Prescription Adherence

Ensuring the contractor is cutting the stand in alignment with the stated prescription is crucial. Ensure trees that are being removed match the description in the written prescription or the markings that you made in the forest. While most loggers are honest people, there are those that may try to cut an extra tree here or there to increase their margins. However, mistakes happen even with the best intentions. Over the years, I have seen many botched operations caused by skillful and well-intentioned loggers. Running machinery can be stressful, so never assume a mistake was intentional.

Trail Width

Trails can have a large impact on the future productivity of your forest, so proper trail management is paramount. Work with the logger to keep trails as narrow as possible. For whole tree operations, which are prone to overly-trails, the use of “bumper stumps” (high stumps used on the edge of trails) should be mandatory. For other harvest systems, it is mostly a matter of operator care.

Harvest inspection is the final step of the timber harvest plan.

Soil and Water Protection

Logging can be messy business. Heavy machinery on soft soils often do not mix. Pay close attention to rutting, mud, and especially muddy water that may be running off into nearby bodies of water. Ruts in particular can heavily damage your land’s value, so avoid having the machinery operate when conditions are overly wet. To learn more about soil erosion and water quality protection, the state of Maine has an excellent guide on the subject.

Harvest Closeout

The final step in finishing up your timber harvest plan is to ensure that trails and yards are properly closed out. This could include construction of water bars, removal of temporary crossings, seeding of yards, or any other parameters you included in your contract. It could also include repair to any damage done to roads as a result of the harvest.
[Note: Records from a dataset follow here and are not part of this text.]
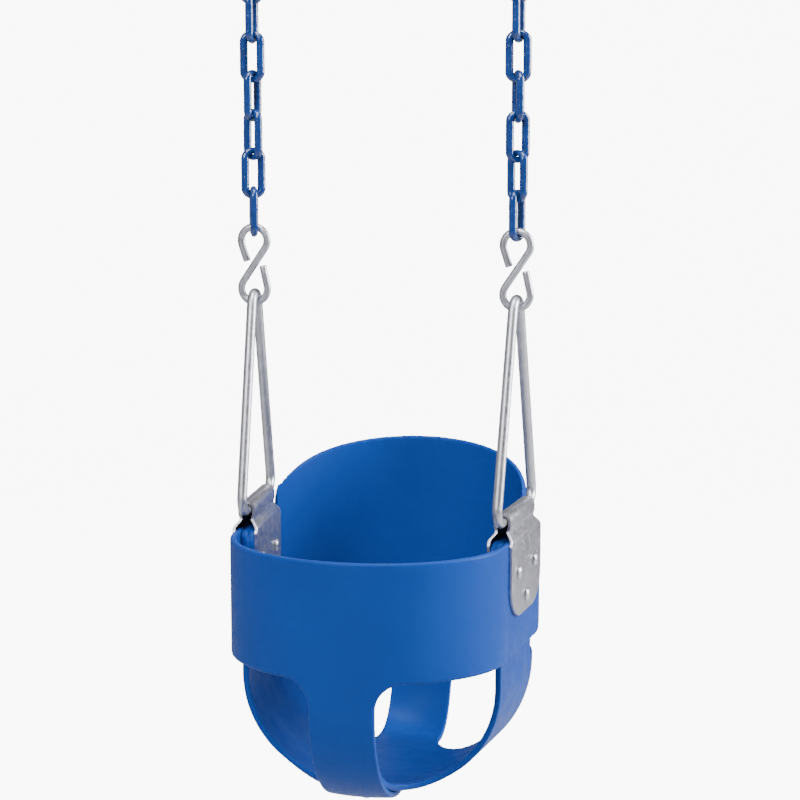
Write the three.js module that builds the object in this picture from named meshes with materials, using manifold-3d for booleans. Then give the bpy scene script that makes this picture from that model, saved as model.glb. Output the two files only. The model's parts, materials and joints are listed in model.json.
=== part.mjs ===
// Toddler bucket swing: a bucket of soft moulded sheet, clamped at each side by a folded steel bracket.
// Each bracket hangs from a wire triangle, an S-hook, a length of plastic-coated chain and a top S-hook.
// Millimetres, +Z up, the child faces -Y, left and right are as seen from the front.
// The origin is midway between the two places where the top S-hooks bear on the beam's fittings.

import * as THREE from 'three';
import { mergeVertices } from 'three/addons/utils/BufferGeometryUtils.js';
import Module from 'manifold-3d';

const wasm = await Module();
wasm.setup();

// ---------------------------------------------------------------- driving dimensions
const GAP = 0.3;                 // running gap between touching pieces

const SHEET = 5.6;               // thickness of every soft sheet
const LAYER = SHEET + GAP;       // one sheet and its gap in the clamped stack

const BAND_SIDE = 124.9;         // outer half width of the front band where its arms begin
const BAND_DEPTH = 102;          // how far the band's round front stands ahead of its arms
const BAND_HEIGHT = 105;
const BAND_END = 57;             // rear ends of the band, behind the brackets
const ARM_START = -66;           // where the round front turns into the straight arms
const TOE = 0.079;               // sideways spread of the arms for each unit rearwards
const CORNER = 14;               // rounded corners of the free ends

const BOWL_TOP = -132;           // below this height the walls curve under the seat
const BOWL_RADIUS = 100.9;       // of that curve, on the outermost layer
const BOWL_REAR = 54.9;          // its reach at the rear, where it turns in more tightly
const SEAT_FALL = 0.05;          // the seat drops by this much for each unit rearwards

const BACK_CENTRE = 38;          // centre of the round back, in plan
const BACK_REACH = 123.4;        // rear of the back from that centre, as if on the outermost layer
const ARCH_HEIGHT = 54.8;        // the back's arch above the rim
const ARCH_ANGLE = 80;           // where the arch comes down to the rim, in degrees from the rear
const WING_END = -64;            // front ends of the back's wings, inside the brackets

const TONGUE_HALF = 29;          // half width of the crotch tongue
const TONGUE_END = -22;          // its rear end, under the seat
const TAB_HALF = 27;             // the seat's tab inside the tongue
const TAB_END = -140;
const STRAP_HALF = 30;           // half width of the strap between seat and back
const SLING_FRONT = -66;         // front and rear edges of the side straps
const SLING_REAR = 38;
const SLING_FILLET = 60;         // where the side straps sweep into the tab
const REAR_HOLE_SIDE = 89;       // outer edge of the rear holes
const REAR_FILLETS = [9, 50];    // of their outer and inner corners, under the seat
const STRAP_FILLET = 24;         // where the tongue meets the band, and the back strap the back

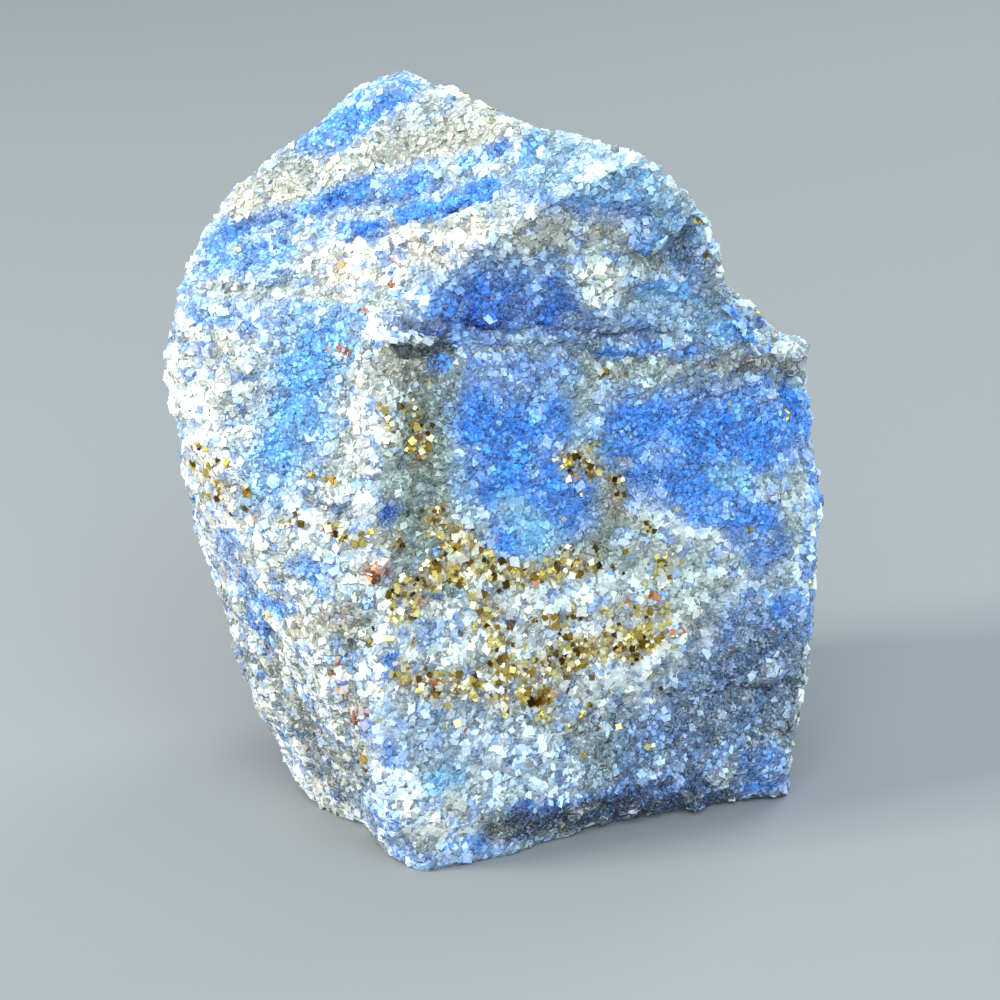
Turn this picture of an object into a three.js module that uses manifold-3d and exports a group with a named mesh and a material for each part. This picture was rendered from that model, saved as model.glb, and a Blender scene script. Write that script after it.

Plan Your Harvest Carefully!

It should be clear by now that planning a harvest is no small task, but hopefully this guide gives you a clearer picture of how it should be done. Do keep in mind, of course, that this guide is by no means exhaustive. Every state, region, and forest ecosystem is going to have nuances that aren’t mentioned here. Once more, we recommend finding a professional forester to help you. While I actively encourage every landowner to become a forester of their own, experience is worth a lot, and having the help of an experienced professional can teach you a great deal as well as prevent costly errors.